What does it mean for a math platform to be "Socratic"?
Socratic teaching answers a question with a better question. Instead of "the answer is 12", the system asks "if you had 3 groups of 4, how could you skip-count?" The goal is to externalize the learner's reasoning so they hear themselves think. Every Inquiry AI hint follows this pattern: nudge → reframe → analogy → only then a worked example, in that order.
What is the Concrete-Pictorial-Abstract (C-P-A) approach?

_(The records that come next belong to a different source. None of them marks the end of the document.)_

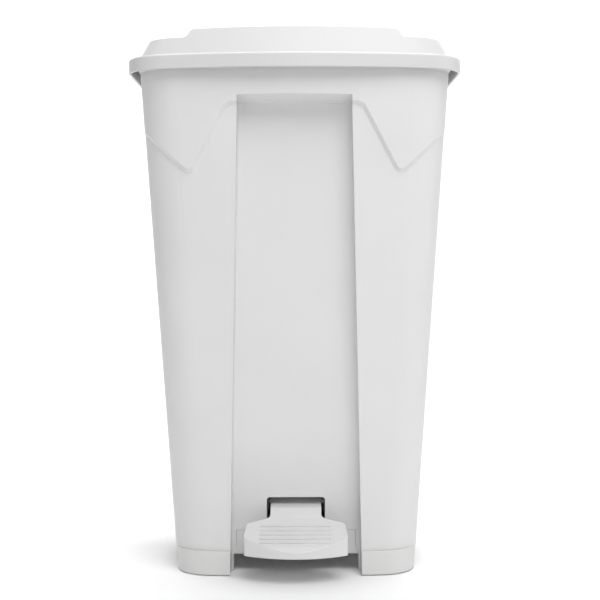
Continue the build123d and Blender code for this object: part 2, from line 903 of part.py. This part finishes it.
with BuildPart() as cover_screws:
    screws(cover_screw_planes, cover_screw_length)
finish(cover_screws, "cover_screws")

# The hinge: two brackets on the tub, a long rod and its push-on caps
for side, name in ((-1, "left"), (1, "right")):
    with BuildPart() as hinge_bracket:
        with BuildSketch(Plane.XZ.offset(-bracket_pad_face)):
            with Locations((side * knuckle_x, (bracket_low + bracket_high) / 2)):
                RectangleRounded(2 * bracket_half_width, bracket_high - bracket_low, bracket_corner)
        extrude(amount=-bracket_thickness)
        for ear in (-1, 1):
            ear_start = side * knuckle_x + ear * (knuckle_half_length + ear_gap)
            with BuildSketch(Plane.YZ.offset(ear_start)):
                with BuildLine():
                    CenterArc((hinge_y, hinge_height), knuckle_radius, 0, 360)
                    Line(
                        (bracket_pad_face, bracket_low + ear_low),
                        (bracket_pad_face, bracket_high - ear_high),
                    )
                make_hull()
            extrude(amount=ear * ear_thickness)
        cross_bore(hinge_rod_radius + seat_fit, hinge_y, hinge_height)
        screw_holes(bracket_screw_planes, bracket_thickness)
    finish(hinge_bracket, f"hinge_bracket_{name}")

with BuildPart() as bracket_screws:
    screws(bracket_screw_planes, bracket_screw_length)
finish(bracket_screws, "bracket_screws")

with BuildPart() as hinge_rod:
    with Locations((0, hinge_y, hinge_height)):
        Cylinder(hinge_rod_radius, 2 * hinge_rod_half_length, rotation=(0, 90, 0))
finish(hinge_rod, "hinge_rod")

with BuildPart() as hinge_rod_caps:
    for side in (-1, 1):
        with Locations((side * (hinge_rod_half_length + cap_wall - cap_thickness / 2), hinge_y, hinge_height)):
            Cylinder(cap_radius, cap_thickness, rotation=(0, 90, 0))
    with Locations((0, hinge_y, hinge_height)):
        Cylinder(
            hinge_rod_radius + seat_fit,
            2 * (hinge_rod_half_length + seat_fit),
            rotation=(0, 90, 0),
            mode=Mode.SUBTRACT,
        )
    fillet(hinge_rod_caps.edges().filter_by(GeomType.CIRCLE).group_by(SortBy.RADIUS)[-1], cap_wall)
finish(hinge_rod_caps, "hinge_rod_caps")


def lid_outline(height, inset):
    """The outline of the lid's upper tier, which leans inwards as it rises."""
    lean = tier_lean * (height - ledge_height) / (tier_height - ledge_height)
    drawn_in = ledge_width + lean + inset
    return outline(
        height,
        lid_half_width - drawn_in,
        lid_front + drawn_in,
        lid_back - drawn_in,
        lid_bow_radius,
        lid_front_corner - ledge_width - inset,
        lid_back_corner - ledge_width - inset,
    )


def lid_tier(low, inset=0):
    """The lid's upper tier with its raised middle, or the hollow inside it."""
    with BuildPart() as tier:
        loft(sections=[lid_outline(low, inset), lid_outline(overall_height + 2, inset)])
        with BuildSketch(Plane.XZ) as profile:
            with BuildLine():
                Polyline(
                    (plateau_half_width - inset - plateau_end_slope, overall_height - plateau_crown - inset),
                    (plateau_half_width - inset + plateau_end_slope, tier_height - inset),
                    (lid_half_width, tier_height - inset),
                    (lid_half_width, skirt_height),
                    (-lid_half_width, skirt_height),
                    (-lid_half_width, tier_height - inset),
                    (-plateau_half_width + inset - plateau_end_slope, tier_height - inset),
                    (-plateau_half_width + inset + plateau_end_slope, overall_height - plateau_crown - inset),
                )
                ThreePointArc(
                    (-plateau_half_width + inset + plateau_end_slope, overall_height - plateau_crown - inset),
                    (0, overall_height - inset),
                    (plateau_half_width - inset - plateau_end_slope, overall_height - plateau_crown - inset),
                )
            make_face()
            bends = profile.vertices().filter_by(lambda corner: abs(corner.X) < plateau_half_width + 10)
            fillet(bends, plateau_rounding)
        extrude(amount=2 * lid_half_width, both=True, mode=Mode.INTERSECT)
    return tier.part


with BuildPart() as lid:
    skirt_plan = outline(
        skirt_height, lid_half_width, lid_front, lid_back, lid_bow_radius, lid_front_corner, lid_back_corner
    )
    extrude(skirt_plan, amount=ledge_height - skirt_height)
    fillet(lid.edges().group_by(Axis.Z)[-1], skirt_edge_radius)
    add(lid_tier(ledge_height - skirt_edge_radius))
    skirt_hollow = outline(
        skirt_height,
        lid_half_width - lid_wall,
        lid_front + lid_wall,
        lid_back - lid_wall,
        lid_bow_radius,
        lid_front_corner - lid_wall,
        lid_back_corner - lid_wall,
    )
    extrude(skirt_hollow, amount=ledge_height - skirt_height - lid_wall, mode=Mode.SUBTRACT)
    add(lid_tier(ledge_height - 2 * lid_wall, inset=lid_wall), mode=Mode.SUBTRACT)
    # Stiffening ribs under the raised middle
    rib_low = tier_height - lid_rib_depth
    for x in lid_rib_places:
        with Locations((x, 0, rib_low)):
            Box(
                lid_rib_thickness,
                2 * (lid_back - ledge_width - tier_lean - lid_rib_end_gap),
                overall_height - lid_wall - rib_low,
                align=(Align.CENTER, Align.CENTER, Align.MIN),
            )
    # Hinge knuckles with their arms, and the shelf that carries the lift lug
    for side in (-1, 1):
        with Locations((side * knuckle_x, lid_back - lid_wall, skirt_height)):
            Box(
                2 * knuckle_half_length,
                hinge_y - lid_back + lid_wall,
                2 * (hinge_height - skirt_height),
                align=(Align.CENTER, Align.MIN, Align.MIN),
            )
        with Locations((side * knuckle_x, hinge_y, hinge_height)):
            Cylinder(knuckle_radius, 2 * knuckle_half_length, rotation=(0, 90, 0))
    with Locations((0, lid_back - lid_wall / 2, lug_flange_top)):
        Box(
            2 * shelf_half_width,
            lid_back - lid_wall / 2 - lug_front,
            ledge_height - lid_wall / 2 - lug_flange_top,
            align=(Align.CENTER, Align.MAX, Align.MIN),
        )
    cross_bore(hinge_rod_radius + running_fit, hinge_y, hinge_height)
    screw_holes(lug_screw_planes, lug_screw_length + hole_depth_spare)
    # A notch in the rear skirt for the lug to pass
    with Locations((link_x + link_thickness / 2, lid_back, skirt_height)):
        Box(
            3 * link_thickness,
            4 * lid_wall,
            lug_flange_top - skirt_height - 1,
            align=(Align.CENTER, Align.CENTER, Align.MIN),
            mode=Mode.SUBTRACT,
        )
finish(lid, "lid")

with BuildPart() as lid_buffers:
    buffer_low = rim_height + buffer_gap
    with Locations([(side * buffer_x, end * buffer_y, buffer_low) for side in (-1, 1) for end in (-1, 1)]):
        Cylinder(
            buffer_radius,
            ledge_height - lid_wall - rim_height - buffer_gap,
            align=(Align.CENTER, Align.CENTER, Align.MIN),
        )
    fillet(lid_buffers.edges().group_by(Axis.Z)[0], buffer_gap)
finish(lid_buffers, "lid_buffers")

# The steel lug under the lid, slotted because the rod rises straight while the lug swings
crank_direction = (-cos(half_travel), -sin(half_travel))
slot_inner = (hinge_y - rod_y) - rod_play
slot_outer = crank_radius + rod_play
slot_middle_radius = (slot_inner + slot_outer) / 2
with BuildPart() as lid_lift_lug:
    with BuildSketch(Plane.YZ.offset(link_x)):
        with BuildLine():
            for reach in (slot_inner, slot_outer):
                lug_y = hinge_y + reach * crank_direction[0]
                lug_z = hinge_height + reach * crank_direction[1]
                CenterArc((lug_y, lug_z), rod_radius + rod_play + link_rim, 0, 360)
            Line(
                (lug_front + 4, lug_flange_top - 1),
                (lid_back - lid_wall - 2, lug_flange_top - 1),
            )
        make_hull()
    extrude(amount=link_thickness)
    with Locations((link_x + link_thickness, lug_front + 2, lug_flange_top)):
        Box(
            link_x + link_thickness - lug_side,
            lid_back - lid_wall - part_gap - lug_front - 2,
            lug_flange_thickness,
            align=(Align.MAX, Align.MIN, Align.MAX),
        )
    slot_y = hinge_y + slot_middle_radius * crank_direction[0]
    slot_z = hinge_height + slot_middle_radius * crank_direction[1]
    with BuildSketch(Plane.YZ.offset(link_x - 1)):
        with Locations((slot_y, slot_z)):
            SlotCenterToCenter(
                slot_outer - slot_inner,
                2 * (rod_radius + rod_play),
                rotation=lid_travel / 2,
            )
    extrude(amount=link_thickness + 2, mode=Mode.SUBTRACT)
    screw_holes(lug_screw_planes, lug_flange_thickness)
finish(lid_lift_lug, "lid_lift_lug")

with BuildPart() as lug_screws:
    screws(lug_screw_planes, lug_screw_length)
finish(lug_screws, "lug_screws")
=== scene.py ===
import json
import math

import bpy
from mathutils import Euler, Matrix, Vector


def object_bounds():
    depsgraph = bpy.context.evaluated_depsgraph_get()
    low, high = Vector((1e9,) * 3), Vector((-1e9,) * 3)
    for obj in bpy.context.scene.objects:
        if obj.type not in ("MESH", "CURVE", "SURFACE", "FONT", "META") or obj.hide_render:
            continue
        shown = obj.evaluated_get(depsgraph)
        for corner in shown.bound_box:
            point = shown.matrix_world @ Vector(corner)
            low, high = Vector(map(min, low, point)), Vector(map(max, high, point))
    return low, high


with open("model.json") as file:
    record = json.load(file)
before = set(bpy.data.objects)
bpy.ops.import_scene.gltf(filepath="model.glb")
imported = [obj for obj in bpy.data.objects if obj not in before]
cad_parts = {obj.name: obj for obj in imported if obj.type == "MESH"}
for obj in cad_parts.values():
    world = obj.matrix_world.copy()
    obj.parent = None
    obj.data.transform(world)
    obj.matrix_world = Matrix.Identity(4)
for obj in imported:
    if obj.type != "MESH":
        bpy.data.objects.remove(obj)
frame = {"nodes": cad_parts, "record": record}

CAD_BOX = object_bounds()

# ---------------------------------------------------------------- settings, in metres
MILLIMETRE = 0.001

CAMERA_DISTANCE = 1.90  # in front of the frontmost point of the bin
CAMERA_HEIGHT = 0.488
CAMERA_SIDE = 0.0075

# Camera angles, in degrees; a positive pitch looks down
CAMERA_PITCH = 1.90
CAMERA_YAW = 0.0
CAMERA_ROLL = 0.17

# Lens and sensor, in millimetres as Blender takes them
CAMERA_LENS = 78.0
SENSOR_WIDTH = 36.0

# The floor, which bends up behind the bin into a backdrop
FLOOR_REACH = 6.0
BEND_START = 1.6
BEND_RADIUS = 1.2
BEND_STEPS = 16
FLOOR_COLOR = (0.93, 0.93, 0.93)
FLOOR_ROUGHNESS = 0.9
FLOOR_SPECULAR = 0.1

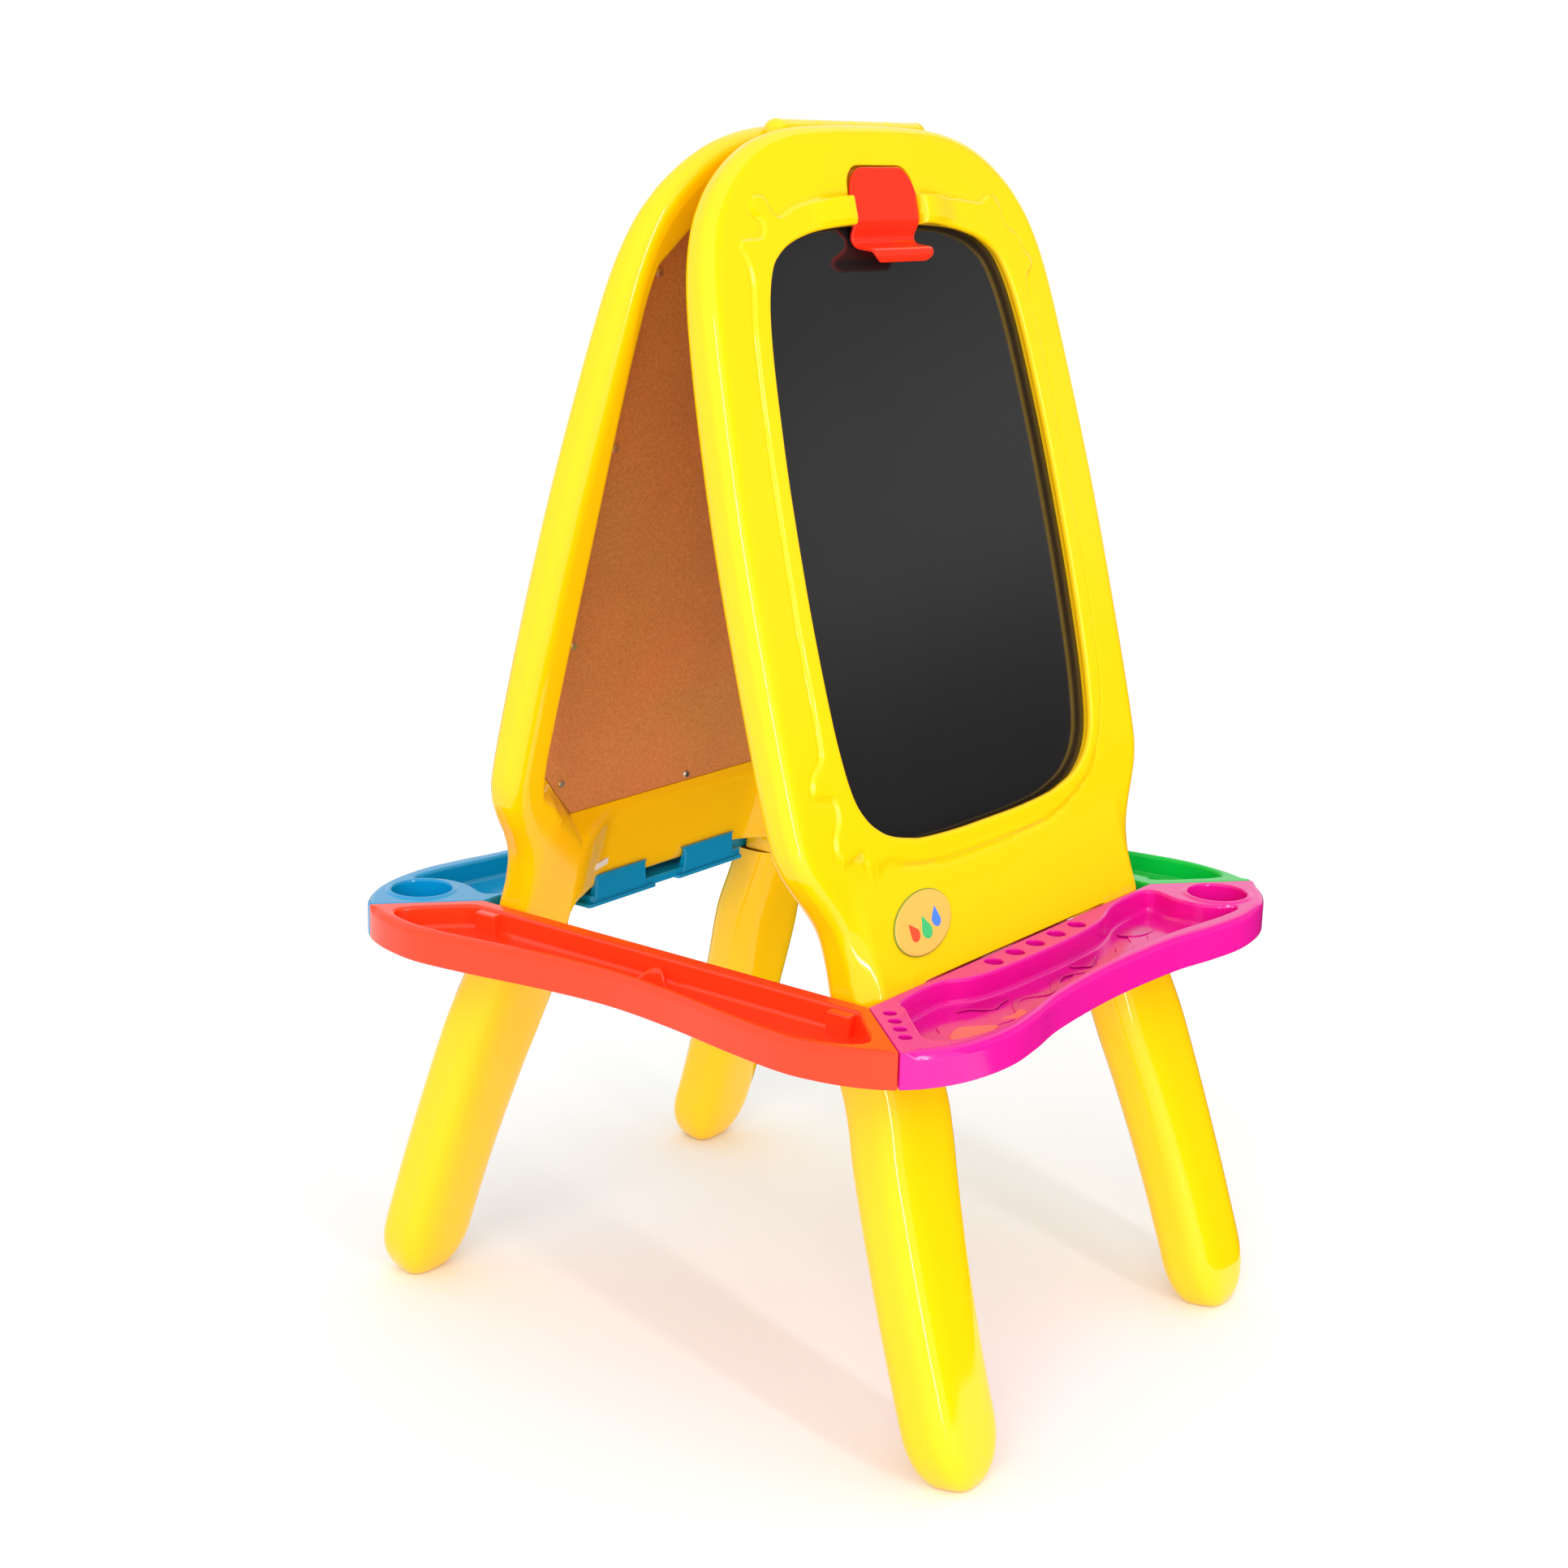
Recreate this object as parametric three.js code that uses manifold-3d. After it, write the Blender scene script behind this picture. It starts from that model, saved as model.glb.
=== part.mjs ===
// A free-standing two-sided children's easel, millimetres, +Z up.
// Two identical moulded frames lean together on a top hinge. Each holds a writing board
// with a hardboard back and a sprung paper clip. Four trays ring the frames and rest on
// the four legs, and lock the easel open. Origin: on the floor, under the centre.
import * as THREE from "three";
import { mergeVertices } from "three/addons/utils/BufferGeometryUtils.js";
import Module from "manifold-3d";

const wasm = await Module();
wasm.setup();

// Driving dimensions.
const LEAN = (14.8 * Math.PI) / 180; // each frame's lean from the vertical
const FACE_Y = -205; // front frame's outer face at the height of the tray tops
const TRAY_TOP = 394;
const TRAY_BOTTOM = 363;
const TRAY_EDGE_Y = -214.5; // the front tray's inner edge
const HINGE_Z = 1074;
const HINGE_R = 11;
const HINGE_HALF = 101;
const PIN_R = 4;
const KNUCKLES = 4;
const SWING = (10.5 * Math.PI) / 180; // half of the angle the easel folds through
const FRAME_DEEP = 40;
const LIP = 10; // the board lies this deep behind the face
const LIP_EDGE = 4; // the lip is thinner than that round the opening
const UNDERCUT = 5;
const FLARE = { top: 95, out: 9.3 }; // the crossbar's face swells out to meet the tray
const SHEET = 1.2; // writing sheet
const BACK = 3; // hardboard
const COLUMN_IN = 152;
const COLUMN_OUT = 224;
const LEG_PROUD = 17; // the legs stand this far in front of the frame's face
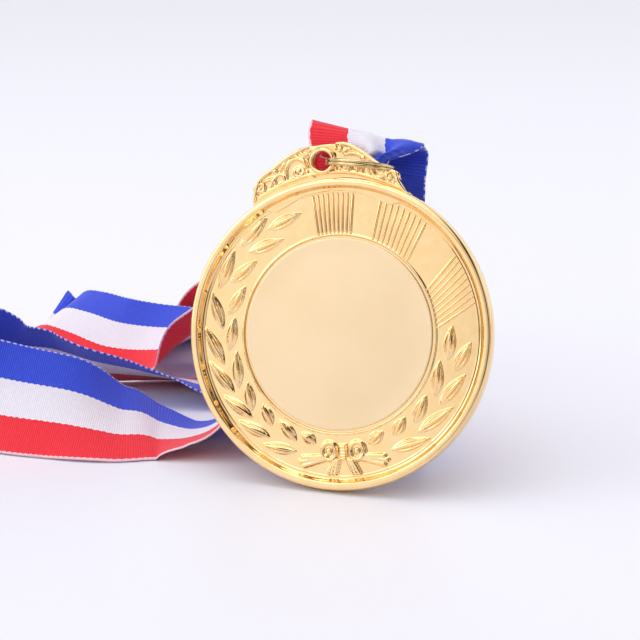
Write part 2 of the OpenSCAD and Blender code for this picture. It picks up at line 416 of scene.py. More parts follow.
# Laurel leaves in medal coordinates: radius (mm) and angle (degrees from the top) of base and tip
LEFT_LEAVES = [
    (26.7, 32, 26.5, 15),
    (28.2, 46.4, 28.9, 29.8), (27.9, 67.3, 28.7, 49.7), (25.4, 85, 29.1, 70),
    (25.9, 101.6, 29.3, 84.3), (26.0, 115.8, 28.9, 99.2), (25.8, 130.2, 28.4, 114.7),
    (26.3, 142.6, 28.5, 127.4), (26.2, 156.8, 28.4, 142.2),
    (26.0, 45.9, 23.1, 28.5), (25.9, 62.6, 23.5, 46.6), (24.4, 77.8, 22.6, 61.3),
    (24.2, 95.6, 22.9, 78.7), (24.7, 114.8, 22.6, 96.8), (25.0, 127.8, 22.3, 114.7),
    (24.1, 140.2, 22.1, 129.2), (24.2, 155, 22.1, 141.9), (23.3, 165, 22.1, 156.2),
]
RIGHT_LEAVES = [
    (23.6, 105.2, 24.1, 88.6), (25.6, 109.3, 27.9, 96.2), (24.0, 124.2, 22.1, 106.7),
    (25.7, 125.8, 27.9, 109.9), (24.3, 141.2, 22.4, 126.5), (26.2, 142.3, 28.4, 124.3),
    (23.8, 153.1, 22.1, 142.9), (26.3, 157, 28.7, 140.4), (23.5, 166.4, 22.1, 157.1),
]
LEAF_W = 2.5
LEAF_H = 1.1
# Rays: first and last angle of each group, and the point below the centre that they spread from
RAY_GROUPS = [(-8, 9), (21, 42), (60, 80)]
RAY_COUNT = 9
RAY_FOCUS = -12
RAY_W = 0.5
RAY_H = 0.4
RAY_SWELL = [(0, 0.2), (0.02, 0.7), (0.08, 1), (0.5, 1), (0.92, 1), (0.98, 0.7), (1, 0.2)]
OUTER_RAY = 1.35                # the first and last ray of a group are wider
BOW_Y = -24.6


def polar(radius, degrees):
    """A point at an angle from the medal's top; positive is to the right."""
    a = math.radians(degrees)
    return radius * math.sin(a), radius * math.cos(a)


def local(x, y, start, end):
    """Coordinates along (0 to 1) and across (mm) the line from start to end, and its length."""
    dx, dy = end[0] - start[0], end[1] - start[1]
    length = math.hypot(dx, dy)
    along = ((x - start[0]) * dx + (y - start[1]) * dy) / length ** 2
    across = ((x - start[0]) * dy - (y - start[1]) * dx) / length
    return along, across, length


def leaf_height(x, y, base, tip):
    """A leaf with a soft foot, a raised edge and a raised middle, higher towards its tip."""
    t, q, _ = local(x, y, base, tip)
    inside = (t > 0) & (t < 1)
    tc = np.clip(t, 0.001, 0.999)
    half = LEAF_W / 2 * np.sin(math.pi * tc ** 0.85) ** 0.9
    e = np.clip(1 - np.abs(q) / half, 0, 1)
    body = 0.5 * smooth(e / 0.22) - 0.2 * smooth((e - 0.26) / 0.14) + 0.7 * smooth((e - 0.46) / 0.36)
    lift = 0.25 + 0.75 * smooth(t / 0.6)
    return np.where(inside, LEAF_H * body * lift, 0)


def ridge_height(x, y, start, end, width, height, taper=0.0):
    """A rounded rib from start to end; taper narrows its far end."""
    t, q, length = local(x, y, start, end)
    w = width * (1 - taper * np.clip(t, 0, 1)) / 2
    beyond = np.maximum(np.maximum(-t, t - 1), 0) * length
    e = np.clip(1 - np.hypot(q, beyond) / w, 0, 1)
    return height * np.sqrt(np.clip(1 - (1 - smooth(e / 0.75)) ** 2, 0, 1))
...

C-P-A is the Singapore Math sequence proven to deepen number sense: first manipulate physical objects (Concrete), then draw pictures of them (Pictorial), and only then write equations (Abstract). Inquiry AI structures every mission as exactly these three steps — a manipulative, a picture/grid model, and finally the equation. Skipping straight to symbols is the #1 cause of math anxiety; the platform refuses to do it.
Why does Inquiry AI let kids "struggle" before showing the answer?
Research on "productive struggle" shows that 20–60 seconds of focused effort BEFORE help dramatically improves long-term retention — the brain encodes the strategy more deeply. Inquiry AI's hint timing is calibrated to this window: short enough to prevent frustration, long enough to lock in the learning. Parents can adjust the threshold in settings if a learner needs faster scaffolding.